• [To be done]: Quote the full listing word for word.

• [Data for this task]:
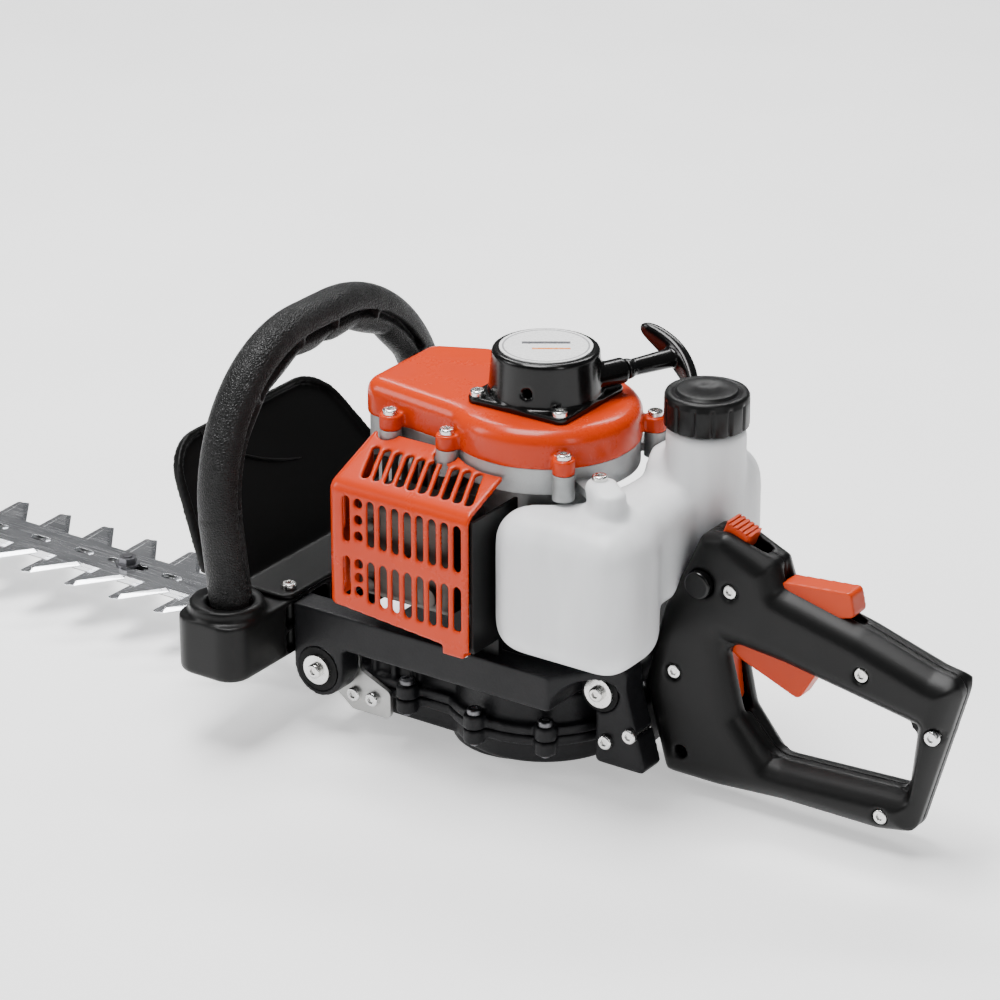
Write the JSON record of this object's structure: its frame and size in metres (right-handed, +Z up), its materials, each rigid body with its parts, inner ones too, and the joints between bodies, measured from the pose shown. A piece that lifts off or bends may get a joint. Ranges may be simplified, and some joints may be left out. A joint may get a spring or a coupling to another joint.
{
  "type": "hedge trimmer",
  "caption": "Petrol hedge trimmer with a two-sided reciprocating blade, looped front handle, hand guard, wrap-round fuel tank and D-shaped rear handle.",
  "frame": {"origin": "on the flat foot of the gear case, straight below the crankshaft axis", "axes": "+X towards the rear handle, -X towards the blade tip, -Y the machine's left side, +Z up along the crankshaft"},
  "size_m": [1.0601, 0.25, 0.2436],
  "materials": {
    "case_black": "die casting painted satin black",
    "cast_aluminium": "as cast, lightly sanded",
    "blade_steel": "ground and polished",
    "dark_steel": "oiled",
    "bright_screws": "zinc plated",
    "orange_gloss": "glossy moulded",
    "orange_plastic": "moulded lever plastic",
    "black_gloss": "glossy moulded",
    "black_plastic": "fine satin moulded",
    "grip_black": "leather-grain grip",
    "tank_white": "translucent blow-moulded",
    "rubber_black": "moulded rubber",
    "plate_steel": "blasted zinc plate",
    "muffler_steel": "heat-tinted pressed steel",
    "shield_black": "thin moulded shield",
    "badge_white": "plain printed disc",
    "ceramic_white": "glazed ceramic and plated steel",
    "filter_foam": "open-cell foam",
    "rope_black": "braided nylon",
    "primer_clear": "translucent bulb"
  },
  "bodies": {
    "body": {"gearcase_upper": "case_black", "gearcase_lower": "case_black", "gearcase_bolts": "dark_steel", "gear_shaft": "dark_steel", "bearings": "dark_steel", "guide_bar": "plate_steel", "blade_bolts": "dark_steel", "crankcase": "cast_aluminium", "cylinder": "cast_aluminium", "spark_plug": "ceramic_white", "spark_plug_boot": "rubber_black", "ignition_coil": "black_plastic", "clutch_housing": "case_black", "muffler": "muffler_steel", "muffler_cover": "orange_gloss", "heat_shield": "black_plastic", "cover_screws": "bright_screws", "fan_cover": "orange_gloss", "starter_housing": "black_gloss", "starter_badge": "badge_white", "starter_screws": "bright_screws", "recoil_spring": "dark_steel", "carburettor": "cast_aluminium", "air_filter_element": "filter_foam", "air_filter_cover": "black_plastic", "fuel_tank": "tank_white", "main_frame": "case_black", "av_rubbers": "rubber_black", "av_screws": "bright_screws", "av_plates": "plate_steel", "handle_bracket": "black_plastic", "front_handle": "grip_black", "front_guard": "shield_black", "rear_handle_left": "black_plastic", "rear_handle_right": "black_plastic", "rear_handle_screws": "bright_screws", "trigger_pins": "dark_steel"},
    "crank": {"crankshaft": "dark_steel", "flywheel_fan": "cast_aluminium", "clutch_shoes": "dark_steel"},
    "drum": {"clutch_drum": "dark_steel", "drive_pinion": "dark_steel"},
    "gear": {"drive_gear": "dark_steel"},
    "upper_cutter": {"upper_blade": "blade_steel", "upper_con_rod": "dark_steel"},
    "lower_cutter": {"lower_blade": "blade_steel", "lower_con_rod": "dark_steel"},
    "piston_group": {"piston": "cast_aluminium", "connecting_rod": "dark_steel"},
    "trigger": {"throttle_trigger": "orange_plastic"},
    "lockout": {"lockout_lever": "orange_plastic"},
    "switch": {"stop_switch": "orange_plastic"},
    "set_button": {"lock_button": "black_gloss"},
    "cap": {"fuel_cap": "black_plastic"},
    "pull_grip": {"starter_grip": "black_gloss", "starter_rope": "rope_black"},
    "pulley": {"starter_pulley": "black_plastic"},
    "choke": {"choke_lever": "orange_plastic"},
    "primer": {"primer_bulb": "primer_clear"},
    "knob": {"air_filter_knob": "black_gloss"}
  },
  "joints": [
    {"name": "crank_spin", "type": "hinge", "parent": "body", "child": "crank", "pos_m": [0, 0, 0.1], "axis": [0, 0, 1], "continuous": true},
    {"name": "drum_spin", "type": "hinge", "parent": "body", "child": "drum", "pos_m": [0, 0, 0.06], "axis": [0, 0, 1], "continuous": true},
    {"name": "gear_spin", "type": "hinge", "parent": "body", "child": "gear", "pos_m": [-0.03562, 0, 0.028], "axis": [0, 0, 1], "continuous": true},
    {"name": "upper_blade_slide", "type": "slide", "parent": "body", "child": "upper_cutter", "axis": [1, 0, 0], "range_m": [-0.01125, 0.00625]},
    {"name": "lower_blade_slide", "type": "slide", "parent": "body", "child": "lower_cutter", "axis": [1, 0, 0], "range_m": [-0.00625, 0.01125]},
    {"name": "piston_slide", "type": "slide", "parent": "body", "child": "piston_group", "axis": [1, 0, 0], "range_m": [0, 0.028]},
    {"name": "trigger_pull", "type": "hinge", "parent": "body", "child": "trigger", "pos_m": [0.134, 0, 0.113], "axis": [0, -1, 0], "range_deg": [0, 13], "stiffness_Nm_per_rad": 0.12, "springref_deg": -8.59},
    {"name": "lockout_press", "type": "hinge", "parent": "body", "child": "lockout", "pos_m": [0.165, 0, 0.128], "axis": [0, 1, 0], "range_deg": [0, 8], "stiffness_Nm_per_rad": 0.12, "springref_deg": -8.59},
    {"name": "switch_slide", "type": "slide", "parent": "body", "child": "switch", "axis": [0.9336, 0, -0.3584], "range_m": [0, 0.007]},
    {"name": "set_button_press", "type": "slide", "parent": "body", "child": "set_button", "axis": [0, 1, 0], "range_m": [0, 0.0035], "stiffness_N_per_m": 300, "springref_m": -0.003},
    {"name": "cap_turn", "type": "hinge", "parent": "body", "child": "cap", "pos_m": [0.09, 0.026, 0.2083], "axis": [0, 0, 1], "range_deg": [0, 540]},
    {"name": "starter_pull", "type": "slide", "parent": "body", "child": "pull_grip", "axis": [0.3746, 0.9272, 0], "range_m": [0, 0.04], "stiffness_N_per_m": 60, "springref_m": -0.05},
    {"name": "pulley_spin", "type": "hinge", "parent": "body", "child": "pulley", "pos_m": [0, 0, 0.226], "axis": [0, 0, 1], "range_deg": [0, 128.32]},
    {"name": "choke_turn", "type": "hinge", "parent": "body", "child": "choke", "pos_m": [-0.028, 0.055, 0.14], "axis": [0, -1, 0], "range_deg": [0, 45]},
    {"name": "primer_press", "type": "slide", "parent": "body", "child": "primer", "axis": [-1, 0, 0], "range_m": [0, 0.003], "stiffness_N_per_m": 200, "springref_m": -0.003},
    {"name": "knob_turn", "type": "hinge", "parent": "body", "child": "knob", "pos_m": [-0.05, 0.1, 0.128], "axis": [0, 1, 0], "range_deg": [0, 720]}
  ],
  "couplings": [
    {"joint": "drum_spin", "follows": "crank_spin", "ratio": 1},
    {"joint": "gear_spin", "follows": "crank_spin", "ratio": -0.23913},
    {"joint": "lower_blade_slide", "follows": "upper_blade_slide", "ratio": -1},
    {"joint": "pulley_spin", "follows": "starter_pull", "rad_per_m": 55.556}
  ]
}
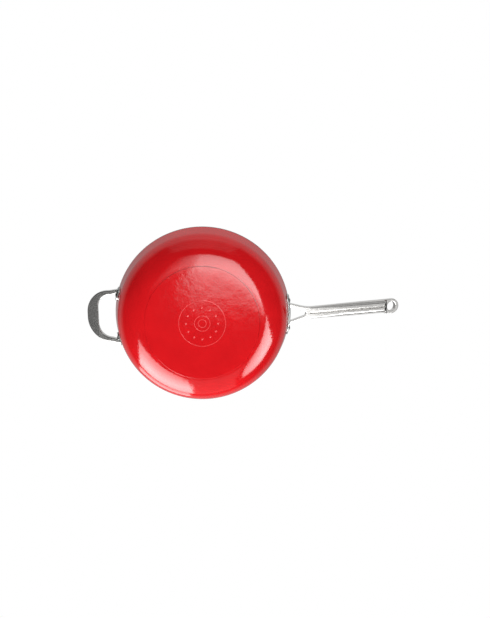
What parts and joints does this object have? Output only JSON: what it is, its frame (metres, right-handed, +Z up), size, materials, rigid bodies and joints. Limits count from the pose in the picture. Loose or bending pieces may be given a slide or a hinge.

• [Answer to this problem]:
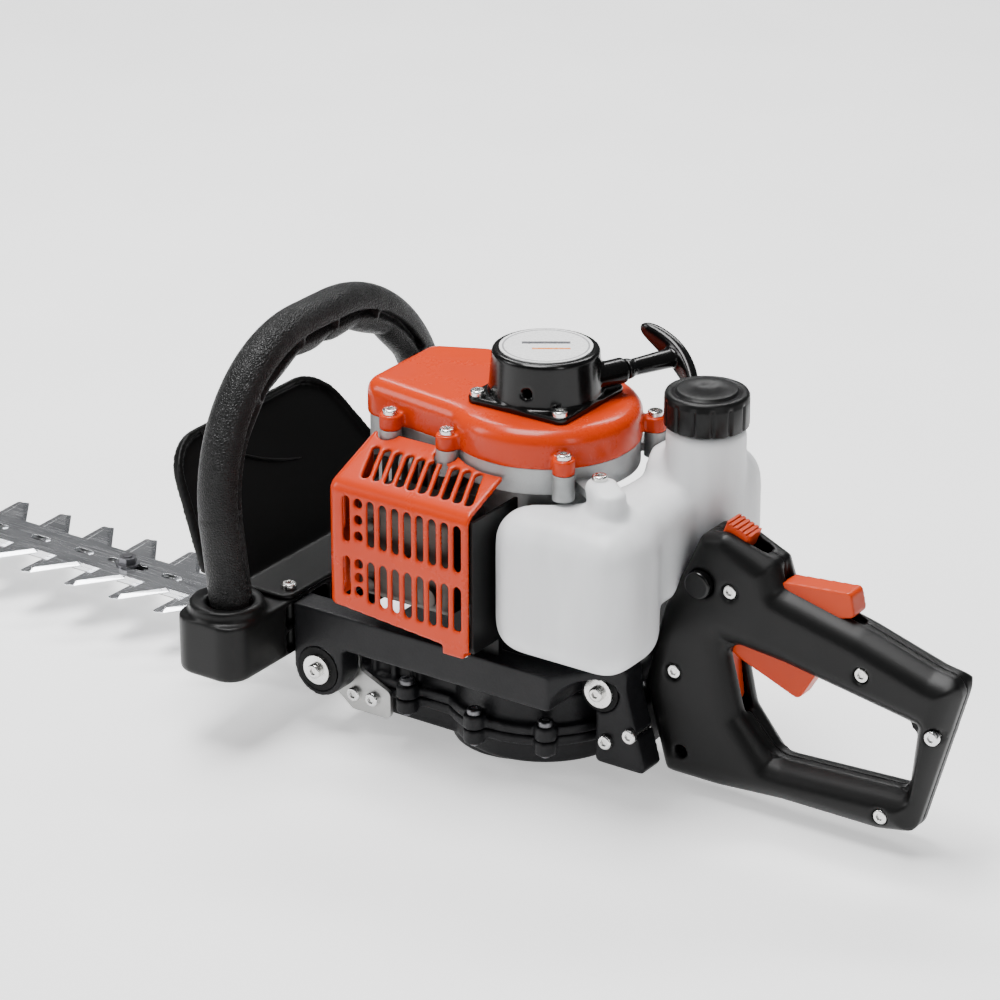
Write the JSON record of this object's structure: its frame and size in metres (right-handed, +Z up), its materials, each rigid body with its parts, inner ones too, and the joints between bodies, measured from the pose shown. A piece that lifts off or bends may get a joint. Ranges may be simplified, and some joints may be left out. A joint may get a spring or a coupling to another joint.
{
  "type": "hedge trimmer",
  "caption": "Petrol hedge trimmer with a two-sided reciprocating blade, looped front handle, hand guard, wrap-round fuel tank and D-shaped rear handle.",
  "frame": {"origin": "on the flat foot of the gear case, straight below the crankshaft axis", "axes": "+X towards the rear handle, -X towards the blade tip, -Y the machine's left side, +Z up along the crankshaft"},
  "size_m": [1.0601, 0.25, 0.2436],
  "materials": {
    "case_black": "die casting painted satin black",
    "cast_aluminium": "as cast, lightly sanded",
    "blade_steel": "ground and polished",
    "dark_steel": "oiled",
    "bright_screws": "zinc plated",
    "orange_gloss": "glossy moulded",
    "orange_plastic": "moulded lever plastic",
    "black_gloss": "glossy moulded",
    "black_plastic": "fine satin moulded",
    "grip_black": "leather-grain grip",
    "tank_white": "translucent blow-moulded",
    "rubber_black": "moulded rubber",
    "plate_steel": "blasted zinc plate",
    "muffler_steel": "heat-tinted pressed steel",
    "shield_black": "thin moulded shield",
    "badge_white": "plain printed disc",
    "ceramic_white": "glazed ceramic and plated steel",
    "filter_foam": "open-cell foam",
    "rope_black": "braided nylon",
    "primer_clear": "translucent bulb"
  },
  "bodies": {
    "body": {"gearcase_upper": "case_black", "gearcase_lower": "case_black", "gearcase_bolts": "dark_steel", "gear_shaft": "dark_steel", "bearings": "dark_steel", "guide_bar": "plate_steel", "blade_bolts": "dark_steel", "crankcase": "cast_aluminium", "cylinder": "cast_aluminium", "spark_plug": "ceramic_white", "spark_plug_boot": "rubber_black", "ignition_coil": "black_plastic", "clutch_housing": "case_black", "muffler": "muffler_steel", "muffler_cover": "orange_gloss", "heat_shield": "black_plastic", "cover_screws": "bright_screws", "fan_cover": "orange_gloss", "starter_housing": "black_gloss", "starter_badge": "badge_white", "starter_screws": "bright_screws", "recoil_spring": "dark_steel", "carburettor": "cast_aluminium", "air_filter_element": "filter_foam", "air_filter_cover": "black_plastic", "fuel_tank": "tank_white", "main_frame": "case_black", "av_rubbers": "rubber_black", "av_screws": "bright_screws", "av_plates": "plate_steel", "handle_bracket": "black_plastic", "front_handle": "grip_black", "front_guard": "shield_black", "rear_handle_left": "black_plastic", "rear_handle_right": "black_plastic", "rear_handle_screws": "bright_screws", "trigger_pins": "dark_steel"},
    "crank": {"crankshaft": "dark_steel", "flywheel_fan": "cast_aluminium", "clutch_shoes": "dark_steel"},
    "drum": {"clutch_drum": "dark_steel", "drive_pinion": "dark_steel"},
    "gear": {"drive_gear": "dark_steel"},
    "upper_cutter": {"upper_blade": "blade_steel", "upper_con_rod": "dark_steel"},
    "lower_cutter": {"lower_blade": "blade_steel", "lower_con_rod": "dark_steel"},
    "piston_group": {"piston": "cast_aluminium", "connecting_rod": "dark_steel"},
    "trigger": {"throttle_trigger": "orange_plastic"},
    "lockout": {"lockout_lever": "orange_plastic"},
    "switch": {"stop_switch": "orange_plastic"},
    "set_button": {"lock_button": "black_gloss"},
    "cap": {"fuel_cap": "black_plastic"},
    "pull_grip": {"starter_grip": "black_gloss", "starter_rope": "rope_black"},
    "pulley": {"starter_pulley": "black_plastic"},
    "choke": {"choke_lever": "orange_plastic"},
    "primer": {"primer_bulb": "primer_clear"},
    "knob": {"air_filter_knob": "black_gloss"}
  },
  "joints": [
    {"name": "crank_spin", "type": "hinge", "parent": "body", "child": "crank", "pos_m": [0, 0, 0.1], "axis": [0, 0, 1], "continuous": true},
    {"name": "drum_spin", "type": "hinge", "parent": "body", "child": "drum", "pos_m": [0, 0, 0.06], "axis": [0, 0, 1], "continuous": true},
    {"name": "gear_spin", "type": "hinge", "parent": "body", "child": "gear", "pos_m": [-0.03562, 0, 0.028], "axis": [0, 0, 1], "continuous": true},
    {"name": "upper_blade_slide", "type": "slide", "parent": "body", "child": "upper_cutter", "axis": [1, 0, 0], "range_m": [-0.01125, 0.00625]},
    {"name": "lower_blade_slide", "type": "slide", "parent": "body", "child": "lower_cutter", "axis": [1, 0, 0], "range_m": [-0.00625, 0.01125]},
    {"name": "piston_slide", "type": "slide", "parent": "body", "child": "piston_group", "axis": [1, 0, 0], "range_m": [0, 0.028]},
    {"name": "trigger_pull", "type": "hinge", "parent": "body", "child": "trigger", "pos_m": [0.134, 0, 0.113], "axis": [0, -1, 0], "range_deg": [0, 13], "stiffness_Nm_per_rad": 0.12, "springref_deg": -8.59},
    {"name": "lockout_press", "type": "hinge", "parent": "body", "child": "lockout", "pos_m": [0.165, 0, 0.128], "axis": [0, 1, 0], "range_deg": [0, 8], "stiffness_Nm_per_rad": 0.12, "springref_deg": -8.59},
    {"name": "switch_slide", "type": "slide", "parent": "body", "child": "switch", "axis": [0.9336, 0, -0.3584], "range_m": [0, 0.007]},
    {"name": "set_button_press", "type": "slide", "parent": "body", "child": "set_button", "axis": [0, 1, 0], "range_m": [0, 0.0035], "stiffness_N_per_m": 300, "springref_m": -0.003},
    {"name": "cap_turn", "type": "hinge", "parent": "body", "child": "cap", "pos_m": [0.09, 0.026, 0.2083], "axis": [0, 0, 1], "range_deg": [0, 540]},
    {"name": "starter_pull", "type": "slide", "parent": "body", "child": "pull_grip", "axis": [0.3746, 0.9272, 0], "range_m": [0, 0.04], "stiffness_N_per_m": 60, "springref_m": -0.05},
    {"name": "pulley_spin", "type": "hinge", "parent": "body", "child": "pulley", "pos_m": [0, 0, 0.226], "axis": [0, 0, 1], "range_deg": [0, 128.32]},
    {"name": "choke_turn", "type": "hinge", "parent": "body", "child": "choke", "pos_m": [-0.028, 0.055, 0.14], "axis": [0, -1, 0], "range_deg": [0, 45]},
    {"name": "primer_press", "type": "slide", "parent": "body", "child": "primer", "axis": [-1, 0, 0], "range_m": [0, 0.003], "stiffness_N_per_m": 200, "springref_m": -0.003},
    {"name": "knob_turn", "type": "hinge", "parent": "body", "child": "knob", "pos_m": [-0.05, 0.1, 0.128], "axis": [0, 1, 0], "range_deg": [0, 720]}
  ],
  "couplings": [
    {"joint": "drum_spin", "follows": "crank_spin", "ratio": 1},
    {"joint": "gear_spin", "follows": "crank_spin", "ratio": -0.23913},
    {"joint": "lower_blade_slide", "follows": "upper_blade_slide", "ratio": -1},
    {"joint": "pulley_spin", "follows": "starter_pull", "rad_per_m": 55.556}
  ]
}
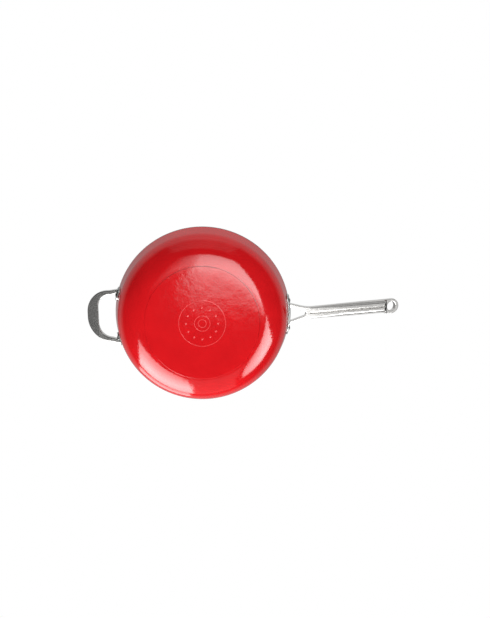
What parts and joints does this object have? Output only JSON: what it is, its frame (metres, right-handed, +Z up), size, materials, rigid bodies and joints. Limits count from the pose in the picture. Loose or bending pieces may be given a slide or a hinge.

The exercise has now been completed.